Scott Rasmussen tries to explain why his polls were terrible. I’m reading this over and over again but I keep missing the sentence that reads “My polls suck because I’m a partisan hack who values creating a narrative that favors Republicans over accuracy.”
Indeed. Scott Rasmussen says a +3% pro-Romney house effect relative to the pollster average--a house effect that has no foundation in the data--is no biggie:
In general, the projections were pretty good. The two differences I noted were share of white vote falling to 72 percent. That’s what the Obama campaign, to their credit, said all along. We showed it just over 73 percent. Also, youth turnout higher and senior turnout lower than expected. That’s a pretty big deal given the size of the generation gap. I think it showed clearly that the Obama team had a great game plan for identifying their vote and getting it to the polls....

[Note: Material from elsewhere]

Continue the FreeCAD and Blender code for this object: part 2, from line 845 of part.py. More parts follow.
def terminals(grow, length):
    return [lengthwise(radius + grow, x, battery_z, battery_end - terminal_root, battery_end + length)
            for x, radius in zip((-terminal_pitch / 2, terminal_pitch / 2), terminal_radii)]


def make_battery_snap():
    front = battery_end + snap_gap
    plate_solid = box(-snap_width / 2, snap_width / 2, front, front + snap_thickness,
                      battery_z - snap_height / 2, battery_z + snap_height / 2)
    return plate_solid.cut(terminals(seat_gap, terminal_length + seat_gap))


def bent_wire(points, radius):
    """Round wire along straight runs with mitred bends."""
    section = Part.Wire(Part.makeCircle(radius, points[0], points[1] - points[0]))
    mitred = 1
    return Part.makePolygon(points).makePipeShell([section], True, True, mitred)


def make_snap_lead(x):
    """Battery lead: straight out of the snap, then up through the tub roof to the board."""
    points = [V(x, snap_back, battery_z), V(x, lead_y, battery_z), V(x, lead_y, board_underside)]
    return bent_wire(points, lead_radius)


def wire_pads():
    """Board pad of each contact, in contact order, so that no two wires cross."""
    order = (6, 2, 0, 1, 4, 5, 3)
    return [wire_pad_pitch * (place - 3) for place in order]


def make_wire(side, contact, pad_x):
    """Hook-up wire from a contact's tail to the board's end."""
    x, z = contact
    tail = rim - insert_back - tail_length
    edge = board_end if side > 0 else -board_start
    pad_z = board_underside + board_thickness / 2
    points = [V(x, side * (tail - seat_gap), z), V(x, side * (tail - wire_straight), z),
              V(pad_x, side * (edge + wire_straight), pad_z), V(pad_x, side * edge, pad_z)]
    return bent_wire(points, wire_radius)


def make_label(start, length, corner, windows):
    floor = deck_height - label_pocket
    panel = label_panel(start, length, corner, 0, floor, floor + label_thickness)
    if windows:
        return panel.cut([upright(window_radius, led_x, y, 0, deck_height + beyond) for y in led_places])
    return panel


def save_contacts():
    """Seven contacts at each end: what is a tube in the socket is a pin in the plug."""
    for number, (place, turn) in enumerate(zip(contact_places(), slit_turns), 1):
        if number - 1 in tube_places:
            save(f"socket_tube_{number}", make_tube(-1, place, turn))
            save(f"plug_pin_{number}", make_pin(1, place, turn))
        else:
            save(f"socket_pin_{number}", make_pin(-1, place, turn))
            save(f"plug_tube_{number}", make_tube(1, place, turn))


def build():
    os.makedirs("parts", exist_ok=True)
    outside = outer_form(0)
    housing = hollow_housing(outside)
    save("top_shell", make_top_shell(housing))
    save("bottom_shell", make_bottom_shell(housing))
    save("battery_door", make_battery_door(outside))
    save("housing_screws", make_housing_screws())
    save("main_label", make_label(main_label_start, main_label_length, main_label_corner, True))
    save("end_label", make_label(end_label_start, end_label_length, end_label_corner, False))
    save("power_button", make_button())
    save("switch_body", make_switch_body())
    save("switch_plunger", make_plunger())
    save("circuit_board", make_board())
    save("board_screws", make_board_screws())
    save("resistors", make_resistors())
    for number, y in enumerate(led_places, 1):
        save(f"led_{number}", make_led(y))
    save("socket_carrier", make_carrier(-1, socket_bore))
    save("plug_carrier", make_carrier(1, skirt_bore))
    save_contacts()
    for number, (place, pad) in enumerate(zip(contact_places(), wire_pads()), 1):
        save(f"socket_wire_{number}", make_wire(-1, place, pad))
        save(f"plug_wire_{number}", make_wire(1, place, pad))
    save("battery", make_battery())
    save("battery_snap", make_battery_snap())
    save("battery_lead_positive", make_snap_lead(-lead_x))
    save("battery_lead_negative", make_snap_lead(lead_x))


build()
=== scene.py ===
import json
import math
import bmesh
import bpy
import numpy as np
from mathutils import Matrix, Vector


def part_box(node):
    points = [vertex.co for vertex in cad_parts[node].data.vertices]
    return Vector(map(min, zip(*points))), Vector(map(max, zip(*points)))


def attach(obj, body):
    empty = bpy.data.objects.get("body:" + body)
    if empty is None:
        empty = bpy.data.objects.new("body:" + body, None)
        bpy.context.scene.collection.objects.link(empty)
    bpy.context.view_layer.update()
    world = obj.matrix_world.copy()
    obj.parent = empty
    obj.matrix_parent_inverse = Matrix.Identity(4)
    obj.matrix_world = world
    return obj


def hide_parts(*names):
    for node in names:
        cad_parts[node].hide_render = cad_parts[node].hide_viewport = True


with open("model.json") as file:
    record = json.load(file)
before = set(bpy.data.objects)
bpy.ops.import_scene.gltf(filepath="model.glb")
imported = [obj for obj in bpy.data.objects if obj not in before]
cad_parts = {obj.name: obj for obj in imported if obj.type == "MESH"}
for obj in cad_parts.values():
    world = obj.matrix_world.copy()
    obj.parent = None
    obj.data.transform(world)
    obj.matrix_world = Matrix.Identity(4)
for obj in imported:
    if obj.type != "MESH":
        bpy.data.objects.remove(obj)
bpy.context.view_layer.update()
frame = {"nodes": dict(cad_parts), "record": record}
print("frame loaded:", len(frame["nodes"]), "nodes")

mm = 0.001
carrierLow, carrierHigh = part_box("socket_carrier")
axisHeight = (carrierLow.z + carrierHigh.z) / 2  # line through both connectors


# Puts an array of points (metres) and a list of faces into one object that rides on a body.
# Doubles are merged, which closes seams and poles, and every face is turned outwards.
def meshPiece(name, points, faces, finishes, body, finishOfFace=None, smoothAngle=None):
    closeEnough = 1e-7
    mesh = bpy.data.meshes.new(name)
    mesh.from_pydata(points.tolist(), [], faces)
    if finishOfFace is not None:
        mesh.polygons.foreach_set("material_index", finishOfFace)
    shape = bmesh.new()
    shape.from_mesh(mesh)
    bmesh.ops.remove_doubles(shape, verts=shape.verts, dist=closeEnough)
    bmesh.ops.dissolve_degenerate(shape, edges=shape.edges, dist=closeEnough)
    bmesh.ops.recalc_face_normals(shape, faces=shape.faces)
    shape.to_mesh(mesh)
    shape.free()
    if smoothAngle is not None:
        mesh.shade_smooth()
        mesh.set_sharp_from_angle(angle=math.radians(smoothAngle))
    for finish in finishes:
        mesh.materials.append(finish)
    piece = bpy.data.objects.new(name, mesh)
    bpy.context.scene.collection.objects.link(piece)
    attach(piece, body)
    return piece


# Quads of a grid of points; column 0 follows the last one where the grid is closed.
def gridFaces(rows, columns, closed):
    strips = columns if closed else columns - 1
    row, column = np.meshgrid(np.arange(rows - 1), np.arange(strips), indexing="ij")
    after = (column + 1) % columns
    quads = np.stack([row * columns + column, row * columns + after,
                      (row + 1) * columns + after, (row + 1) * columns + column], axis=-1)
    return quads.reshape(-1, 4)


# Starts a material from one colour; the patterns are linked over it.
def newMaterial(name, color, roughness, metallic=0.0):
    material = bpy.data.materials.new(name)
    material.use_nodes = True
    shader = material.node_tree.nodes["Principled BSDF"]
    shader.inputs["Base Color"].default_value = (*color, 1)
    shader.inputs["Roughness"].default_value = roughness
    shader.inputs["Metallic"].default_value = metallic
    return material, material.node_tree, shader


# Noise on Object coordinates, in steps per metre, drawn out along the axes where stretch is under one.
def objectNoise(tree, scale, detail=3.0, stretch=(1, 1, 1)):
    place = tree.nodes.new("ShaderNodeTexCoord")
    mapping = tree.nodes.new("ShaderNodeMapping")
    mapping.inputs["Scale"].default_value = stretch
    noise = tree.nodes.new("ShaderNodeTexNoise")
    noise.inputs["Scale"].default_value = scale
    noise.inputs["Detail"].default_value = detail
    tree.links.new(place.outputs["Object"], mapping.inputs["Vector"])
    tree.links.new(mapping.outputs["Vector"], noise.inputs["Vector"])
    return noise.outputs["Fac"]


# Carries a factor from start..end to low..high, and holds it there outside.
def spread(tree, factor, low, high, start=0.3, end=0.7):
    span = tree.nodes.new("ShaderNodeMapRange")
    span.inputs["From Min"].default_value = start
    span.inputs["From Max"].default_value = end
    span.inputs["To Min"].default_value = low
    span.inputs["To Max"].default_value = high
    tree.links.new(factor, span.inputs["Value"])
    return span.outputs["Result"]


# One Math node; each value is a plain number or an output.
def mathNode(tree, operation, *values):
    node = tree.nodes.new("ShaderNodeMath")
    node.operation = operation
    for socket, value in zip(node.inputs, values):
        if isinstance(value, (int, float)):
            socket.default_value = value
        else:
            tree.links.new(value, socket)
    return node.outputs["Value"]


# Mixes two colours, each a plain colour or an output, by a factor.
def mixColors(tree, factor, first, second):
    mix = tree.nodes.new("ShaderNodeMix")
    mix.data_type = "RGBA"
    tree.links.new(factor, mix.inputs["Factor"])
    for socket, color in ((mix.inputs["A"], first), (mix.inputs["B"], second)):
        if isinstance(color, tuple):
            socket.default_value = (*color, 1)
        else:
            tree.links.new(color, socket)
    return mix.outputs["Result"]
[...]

The reality is that there were eight toss-up states. Some people projected Romney would do a couple of points better than the polls and sweep those states. Instead, it was Obama who did a bit better and swept them. I look at the campaign as about fundamentals. Obama job approval on Election Day was 50 percent. That meant there was a good chance he would get 50 percent of the vote. Also, 36 percent said their finances were in good shape. Up from 35 percent the day Obama took office. In other words, the fundamentals were just good enough for the president to keep his job.